Their lyrics, likewise, reflect Wolfmother's influences. "Woman"'s lyrics sound very much like lyrics Led Zep would have written. "Dimension" reflects the work of Deep Purple. Many of their songs have the sort of psychadelic sort of qualities that Jimi Hendrix regularly used. The subject however, is not so overtly drug-related as some Hendrix' songs and more about women and some rather fantastical stories.

Dad and Mack, I highly recommend Wolfmother. Brian, You would probably like portions of their work. These guys are really good.

Sweeney Todd

I don't normally enjoy musicals. Neither am I particularly fond of slasher films. However, Tim Burton's blend of the two is surprisingly enjoyable. With an engaging story, effective use of comic relief, and just the right amount of Pythonesque exaggeration added to the throat-cutting scenes to make the blood tolerable, Sweeney Todd was a very pleasant surprise.

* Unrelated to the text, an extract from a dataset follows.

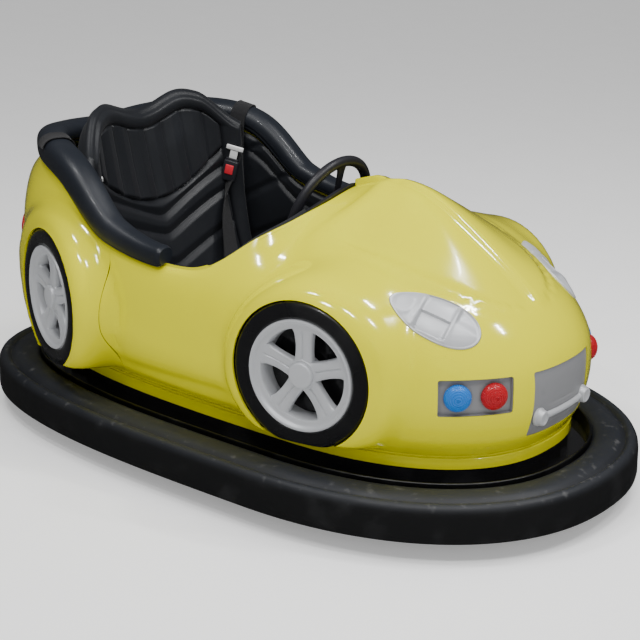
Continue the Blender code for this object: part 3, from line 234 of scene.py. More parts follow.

I think part of what sets this story apart from most films about deranged serial killers is that it focuses on the plight of killer rather than that of the victim. Instead of having a film in which a victim is chased around by a mysterious villain, or a detective is tracking down said mysterious victim, we see predator struggling to lure his primary target into a situation where he can finally get his revenge. When he finally does so, the play ends it a near-apocalypse much like Hamlet does.

The movie is typical of Tim Burton's work in that it is a bit strange and quite dark. As such, it is difficult to label it according to any typical dramatic definitions. It is not comedy, tragedy, romance, and certainly not epic, but it is very entertaining. I would recommend to anyone old enough to handle the mature thematic elements of the story.